Rz. 360
Gem. § 8 Abs. 2 S. 2 AStG setzt "dies" – gemeint ist das Vorliegen einer wesentlichen wirtschaftlichen Tätigkeit i. S. v. § 8 Abs. 2 S. 1 AStG – "insbesondere den Einsatz der für die Ausübung der Tätigkeit erforderlichen sachlichen und personellen Ausstattung in diesem Staat voraus". Nach § 8 Abs. 2 S. 3 AStG muss die Tätigkeit "durch hinreichend qualifiziertes Personal selbständig und eigenverantwortlich ausgeübt werden". § 8 Abs. 2 S. 2 und 3 AStG dienen folglich beide der Konkretisierung einer "wesentlichen wirtschaftlichen Tätigkeit" i.
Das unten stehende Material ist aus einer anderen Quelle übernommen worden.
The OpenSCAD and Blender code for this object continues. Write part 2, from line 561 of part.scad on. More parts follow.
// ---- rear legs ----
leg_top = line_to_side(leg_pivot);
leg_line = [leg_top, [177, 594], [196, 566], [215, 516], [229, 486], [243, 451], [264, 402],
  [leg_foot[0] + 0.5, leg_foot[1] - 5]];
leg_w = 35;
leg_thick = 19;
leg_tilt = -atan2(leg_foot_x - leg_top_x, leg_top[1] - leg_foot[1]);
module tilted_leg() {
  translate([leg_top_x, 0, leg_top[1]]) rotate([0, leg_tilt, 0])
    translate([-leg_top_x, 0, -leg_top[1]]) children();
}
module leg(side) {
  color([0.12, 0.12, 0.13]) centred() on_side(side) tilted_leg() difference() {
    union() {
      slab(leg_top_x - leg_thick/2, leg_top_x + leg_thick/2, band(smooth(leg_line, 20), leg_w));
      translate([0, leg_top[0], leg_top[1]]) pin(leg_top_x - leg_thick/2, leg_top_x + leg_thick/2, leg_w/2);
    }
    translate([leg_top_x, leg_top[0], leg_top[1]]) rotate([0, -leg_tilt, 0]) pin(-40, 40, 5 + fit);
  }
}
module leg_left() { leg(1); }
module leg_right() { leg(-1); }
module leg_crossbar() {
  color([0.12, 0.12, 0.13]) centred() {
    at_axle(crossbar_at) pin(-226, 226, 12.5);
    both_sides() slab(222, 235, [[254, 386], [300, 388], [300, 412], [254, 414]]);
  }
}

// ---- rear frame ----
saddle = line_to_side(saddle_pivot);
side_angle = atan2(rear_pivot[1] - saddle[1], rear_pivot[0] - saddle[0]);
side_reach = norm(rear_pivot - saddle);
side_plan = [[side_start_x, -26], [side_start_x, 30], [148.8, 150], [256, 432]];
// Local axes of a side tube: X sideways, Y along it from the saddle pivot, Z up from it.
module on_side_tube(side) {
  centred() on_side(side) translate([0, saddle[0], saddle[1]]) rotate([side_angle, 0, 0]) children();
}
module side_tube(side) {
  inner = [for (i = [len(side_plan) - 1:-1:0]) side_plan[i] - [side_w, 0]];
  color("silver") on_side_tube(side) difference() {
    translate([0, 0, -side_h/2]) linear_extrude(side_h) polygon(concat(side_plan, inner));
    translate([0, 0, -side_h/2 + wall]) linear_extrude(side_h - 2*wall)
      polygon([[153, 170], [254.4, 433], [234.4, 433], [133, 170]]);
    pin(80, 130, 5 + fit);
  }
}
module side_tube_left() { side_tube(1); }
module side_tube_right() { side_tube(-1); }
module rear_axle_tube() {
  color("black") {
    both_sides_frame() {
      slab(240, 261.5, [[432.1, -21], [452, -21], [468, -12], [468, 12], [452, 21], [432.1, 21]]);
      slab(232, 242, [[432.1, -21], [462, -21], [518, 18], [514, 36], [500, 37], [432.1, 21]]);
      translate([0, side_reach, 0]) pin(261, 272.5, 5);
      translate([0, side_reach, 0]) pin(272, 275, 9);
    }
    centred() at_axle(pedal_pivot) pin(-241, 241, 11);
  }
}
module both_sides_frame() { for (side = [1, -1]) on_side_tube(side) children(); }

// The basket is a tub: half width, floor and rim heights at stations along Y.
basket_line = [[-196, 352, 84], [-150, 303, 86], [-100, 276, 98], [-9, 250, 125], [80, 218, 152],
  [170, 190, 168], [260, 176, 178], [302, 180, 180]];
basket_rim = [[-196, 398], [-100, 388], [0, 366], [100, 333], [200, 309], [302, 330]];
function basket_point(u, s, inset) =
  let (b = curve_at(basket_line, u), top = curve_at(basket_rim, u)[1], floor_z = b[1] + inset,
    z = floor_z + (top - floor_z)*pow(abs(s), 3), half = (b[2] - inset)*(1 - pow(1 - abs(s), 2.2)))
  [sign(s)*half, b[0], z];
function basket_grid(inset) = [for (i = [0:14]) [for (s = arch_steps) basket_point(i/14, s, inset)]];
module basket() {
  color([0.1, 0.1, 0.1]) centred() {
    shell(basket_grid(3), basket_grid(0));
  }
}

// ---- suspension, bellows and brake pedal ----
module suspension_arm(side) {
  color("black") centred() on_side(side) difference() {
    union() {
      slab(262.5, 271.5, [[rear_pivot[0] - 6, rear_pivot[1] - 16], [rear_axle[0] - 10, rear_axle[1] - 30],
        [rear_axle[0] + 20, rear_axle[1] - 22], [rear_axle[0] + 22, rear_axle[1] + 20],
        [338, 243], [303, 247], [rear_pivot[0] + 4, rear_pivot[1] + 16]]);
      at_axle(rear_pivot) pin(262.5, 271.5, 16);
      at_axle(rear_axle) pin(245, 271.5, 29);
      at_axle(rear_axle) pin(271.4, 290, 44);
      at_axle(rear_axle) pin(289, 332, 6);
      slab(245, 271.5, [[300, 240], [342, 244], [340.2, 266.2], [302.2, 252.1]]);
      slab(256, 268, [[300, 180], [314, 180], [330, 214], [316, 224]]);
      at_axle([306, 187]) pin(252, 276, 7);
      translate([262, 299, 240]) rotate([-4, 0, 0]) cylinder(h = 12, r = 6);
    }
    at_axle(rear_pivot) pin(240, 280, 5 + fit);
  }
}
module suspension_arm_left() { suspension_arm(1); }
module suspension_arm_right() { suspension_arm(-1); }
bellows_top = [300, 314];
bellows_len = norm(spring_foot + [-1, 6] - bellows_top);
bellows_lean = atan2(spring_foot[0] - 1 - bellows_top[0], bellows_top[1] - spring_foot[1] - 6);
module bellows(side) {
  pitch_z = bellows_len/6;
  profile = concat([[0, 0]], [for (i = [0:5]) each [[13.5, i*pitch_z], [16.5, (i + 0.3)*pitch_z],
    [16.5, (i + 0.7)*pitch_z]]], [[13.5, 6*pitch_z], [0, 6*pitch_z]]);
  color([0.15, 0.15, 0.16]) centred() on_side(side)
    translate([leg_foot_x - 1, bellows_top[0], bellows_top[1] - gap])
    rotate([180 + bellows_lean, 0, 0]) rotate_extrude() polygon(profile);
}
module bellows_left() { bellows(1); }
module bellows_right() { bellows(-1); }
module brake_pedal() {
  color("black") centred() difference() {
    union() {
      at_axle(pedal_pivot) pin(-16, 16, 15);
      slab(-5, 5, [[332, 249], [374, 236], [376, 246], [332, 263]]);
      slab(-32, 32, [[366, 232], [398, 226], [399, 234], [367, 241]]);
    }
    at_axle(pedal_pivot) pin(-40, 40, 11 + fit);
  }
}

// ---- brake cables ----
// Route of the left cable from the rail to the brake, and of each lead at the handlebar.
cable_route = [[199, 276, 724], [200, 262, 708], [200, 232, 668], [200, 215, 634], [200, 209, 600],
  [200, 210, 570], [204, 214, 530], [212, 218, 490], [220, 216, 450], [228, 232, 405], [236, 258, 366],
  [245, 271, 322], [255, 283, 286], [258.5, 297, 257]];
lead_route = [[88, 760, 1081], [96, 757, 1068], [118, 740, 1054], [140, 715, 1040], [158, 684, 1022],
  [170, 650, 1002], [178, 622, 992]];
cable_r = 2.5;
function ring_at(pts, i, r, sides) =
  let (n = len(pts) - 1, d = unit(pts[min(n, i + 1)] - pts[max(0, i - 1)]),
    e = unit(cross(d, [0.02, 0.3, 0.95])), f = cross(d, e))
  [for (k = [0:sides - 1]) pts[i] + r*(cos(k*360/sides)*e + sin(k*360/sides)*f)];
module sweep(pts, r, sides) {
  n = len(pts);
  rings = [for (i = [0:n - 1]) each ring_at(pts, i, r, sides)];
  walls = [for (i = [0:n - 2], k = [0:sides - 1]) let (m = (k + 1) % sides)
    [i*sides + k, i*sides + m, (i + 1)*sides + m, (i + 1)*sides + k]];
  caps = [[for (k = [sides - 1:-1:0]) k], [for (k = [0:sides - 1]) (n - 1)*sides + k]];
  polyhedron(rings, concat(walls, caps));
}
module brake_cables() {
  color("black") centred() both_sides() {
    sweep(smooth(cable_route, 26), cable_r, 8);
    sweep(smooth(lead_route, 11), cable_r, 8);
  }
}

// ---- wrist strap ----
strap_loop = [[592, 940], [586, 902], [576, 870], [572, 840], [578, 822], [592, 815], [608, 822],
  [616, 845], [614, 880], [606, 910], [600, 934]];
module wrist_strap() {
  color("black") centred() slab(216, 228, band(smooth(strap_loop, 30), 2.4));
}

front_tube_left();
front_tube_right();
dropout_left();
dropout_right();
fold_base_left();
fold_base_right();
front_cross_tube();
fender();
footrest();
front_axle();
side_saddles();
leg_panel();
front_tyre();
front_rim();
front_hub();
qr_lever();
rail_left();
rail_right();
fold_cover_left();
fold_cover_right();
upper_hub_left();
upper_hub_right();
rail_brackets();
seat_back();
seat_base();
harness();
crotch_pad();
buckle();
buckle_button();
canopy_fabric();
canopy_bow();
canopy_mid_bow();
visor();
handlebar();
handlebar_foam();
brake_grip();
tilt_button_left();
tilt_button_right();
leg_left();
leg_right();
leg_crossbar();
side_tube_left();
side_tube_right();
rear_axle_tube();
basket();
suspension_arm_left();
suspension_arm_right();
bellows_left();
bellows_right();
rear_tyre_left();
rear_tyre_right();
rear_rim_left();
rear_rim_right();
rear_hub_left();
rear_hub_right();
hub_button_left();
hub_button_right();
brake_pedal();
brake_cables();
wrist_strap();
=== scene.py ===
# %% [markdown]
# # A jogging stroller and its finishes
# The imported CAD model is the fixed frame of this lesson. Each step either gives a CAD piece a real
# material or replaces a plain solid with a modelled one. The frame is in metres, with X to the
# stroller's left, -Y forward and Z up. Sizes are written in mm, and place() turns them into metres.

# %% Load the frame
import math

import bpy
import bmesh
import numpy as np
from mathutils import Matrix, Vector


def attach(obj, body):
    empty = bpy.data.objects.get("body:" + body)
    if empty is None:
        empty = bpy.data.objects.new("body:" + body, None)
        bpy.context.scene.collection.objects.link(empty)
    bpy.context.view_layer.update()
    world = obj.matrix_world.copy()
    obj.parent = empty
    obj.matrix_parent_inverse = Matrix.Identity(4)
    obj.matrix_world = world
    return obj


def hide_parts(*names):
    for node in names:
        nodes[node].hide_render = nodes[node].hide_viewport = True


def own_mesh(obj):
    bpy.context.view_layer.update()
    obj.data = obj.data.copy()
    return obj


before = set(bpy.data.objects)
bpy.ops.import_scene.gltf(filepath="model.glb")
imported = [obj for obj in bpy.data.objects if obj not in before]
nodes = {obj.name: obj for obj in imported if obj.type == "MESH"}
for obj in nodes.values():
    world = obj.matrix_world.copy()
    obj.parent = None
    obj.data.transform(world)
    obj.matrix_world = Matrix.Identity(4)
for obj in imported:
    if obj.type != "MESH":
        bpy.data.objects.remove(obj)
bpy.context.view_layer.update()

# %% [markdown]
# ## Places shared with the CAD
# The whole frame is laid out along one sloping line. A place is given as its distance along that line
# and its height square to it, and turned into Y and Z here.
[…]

S. v. Abs. 2 S. 1. Die Vorschriften sind somit ausschließlich im Kontext des § 8 Abs. 2 S. 1 AStG zu beachten. Eine weitergehende Bedeutung kommt ihnen nicht zu.
Rz. 361
§ 8 Abs. 2 S. 2 und 3 AStG umschreiben die "sachlichen und personellen" Anforderungen an das Vorliegen der nötigen Substanz in Form der wesentlichen wirtschaftlichen Tätigkeit voraus. Auch insoweit besteht ein Gleichlauf mit Art. 7 Abs. 2 Buchst. a ATAD, wonach die wesentliche wirtschaftliche Tätigkeit auf Personal, Ausstattung, Vermögenswerte und Räumlichkeiten "gestützt" sein muss. Diese Kriterien können auf die Rechtsprechung des EuGH zurückgeführt werden, wonach die reale – nicht bloß fiktive – Niederlassung auf Grundlage von "Geschäftsräumen, Personal und Ausrüstungsgegenständen" zu beurteilen ist. Die Substanzanforderungen müssen – ebenso wie die Tätigkeit (s. Rz. 348f.) – in dem Staat gegeben sein, in dem die ausländische Gesellschaft ihren Sitz oder ihren Ort der Geschäftsleitung hat.
Rz. 362
Wenn das Gesetz den Einsatz der "erforderlichen" personellen und sachlichen Ausstattung sowie den Einsatz "hinreichend" qualifizierten Personals erfordert, ist dies als reine Klarstellung der vorstehend genannten Grundsätze der Rechtsprechung zu verstehen. Die im Gesetzestext verwendeten Adjektive setzen lediglich die für die jeweilige Tätigkeit gebotene Ausstattung voraus. Dies spiegelt aber den in der Rechtsprechung des BFH entwickelten Grundsatz wider, je nach Tätigkeit einer ausländischen Gesellschaft die Substanzanforderungen im Einzelfall herabzusetzen. Auch der EuGH legt der Missbrauchsprüfung ein entsprechendes Verständnis zugrunde. Dementsprechend ist nur so viel sachliche Ausstattung nötig, wie es die Tätigkeit erfordert, und kann es genügen, wenn Personal nur wenige Tage im Monat in den Geschäftsräumen ist. So ist auch das von § 8 Abs. 2 S. 3 AStG geforderte Qualifikationsniveau einzelfallabhängig. Verhältnismäßig wenig Substanzanforderungen wird man bei Kapitalanlage- und Finanzierungsfunktionen, Holdingfunktionen oder auch im Fall der bloßen (routinemäßigen) Lizenzverwaltung fordern können. Wenngleich in diesen Fällen ein Substanznachweis – dem Grunde nach – recht einfach gelingen kann, ist damit noch nichts über die Reichweite dieses Nachweises – den Substanznachweis der Höhe nach – gesagt (s. Rz. 370ff.).
Rz. 363
Weitere von § 8 Abs. 2 S. 3 AStG aufgestellte Bedingung ist die "selbständige und eigenverantwortliche" Ausübung der Tätigkeit durch das Personal. Die ausländische Gesellschaft darf nicht lediglich Vollzugsorgan für anderorts getroffene Entscheidungen sein. Auch diese Anforderung ist – je nach Funktions- und Risikoprofil der ausländischen Gesellschaft – einzelfallabhängig auszulegen. Gerade bei Routinegesellschaften wird man in Anbetracht der geringen Einkünfte keine strengen Anforderungen stellen können.